An langen Abenden las ich das Buch recht schnell zu Ende und musste am nächsten Tag direkt den dritten Teil bestellen.

Tintentod ist das beste Buch, welches ich bisher aus diesem Genre gelesen habe. Es steht bei mir höchst wahrscheinlich noch vor „Die Stadt der träumenden Bücher“. Obwohl ich mir da noch nicht soooo sicher bin. Hildegunst von Mythenmetz ist schon relativ einmalig. :O)
Aber es geht ja auch um die gesamte Geschichte und die ist eine tiefe Verbeugung wert.

Und wer jetzt denkt: „Aber das sind doch Kinderbücher“, dem sei gesagt, dass doch hoffentlich noch in jedem Erwachsenen ein Stück Kind übrig geblieben ist. Und wer nicht mehr fähig ist, sich in Feuertänzer, Prinzessinnen und Riesen zu verlieben, dem kann ich nur sagen: lass dich darauf ein. Es lohnt sich. Denn es ist niemals kitschig, langatmig oder gar langweilig. Die Personen sind alle so einzigartig, dass jede gleichzeitig noch ihre Geschichte erzählt.

Und heute hoffe ich, dass Mo´s Sohn irgendwann in die andere Welt gelesen wird, damit es weiter geht. Aber andererseits habe ich genug von dieser Welt. Ich stehe lieber auf dem Marktplatz von Ombra und sehe dem Feuertänzer zu.

P.S: ich werde immer zu den Menschen gehören, die bis ins hohe Alter „echte“ Bücher lesen. Keine iBooks. Auch hier bin ich, wie bei Museen, altmodisch. Das Gefühl ein neues Buch aufzuklappen, über die Seiten zu streichen und die Geschichte Zeile für Zeile zu lesen, ist für mich immer wieder ein Erlebnis. Ich brauche das Buch auf meinen Beinen und die Brille auf der Nase. Die Paginierung und den Satzspiegel ebenso wie die passende Typo. Kommt mir nicht mit Online-Bibliotheken. Neeee. Ich will Papier, immer wieder Papier und Druckerschwärze.

5 Gedanken zu „Tintenwelt“

  1. Die Reihe hatte ich vor einigen Monaten auf dem Radar, aber irgendwie wieder aus den Gehirnwindungen verdrängt.
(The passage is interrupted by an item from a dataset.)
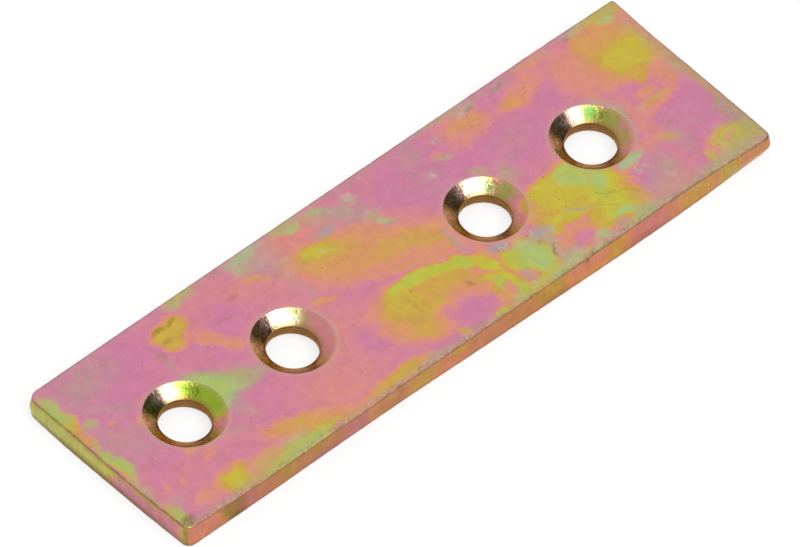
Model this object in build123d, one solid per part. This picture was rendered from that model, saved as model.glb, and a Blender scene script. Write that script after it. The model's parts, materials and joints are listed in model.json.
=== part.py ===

Schwupps ist es wieder da, ich will es unbedingt lesen – und Du hast Recht – Bücher gehören auf Papier!

    • Hallo Boris,
      ja, mach mal. Bin gespannt auf deine Meinung. :) Die Reihe ist ja auch schon etwas älter.
      Kennst du „Die Stadt der träumenden Bücher“? So gut.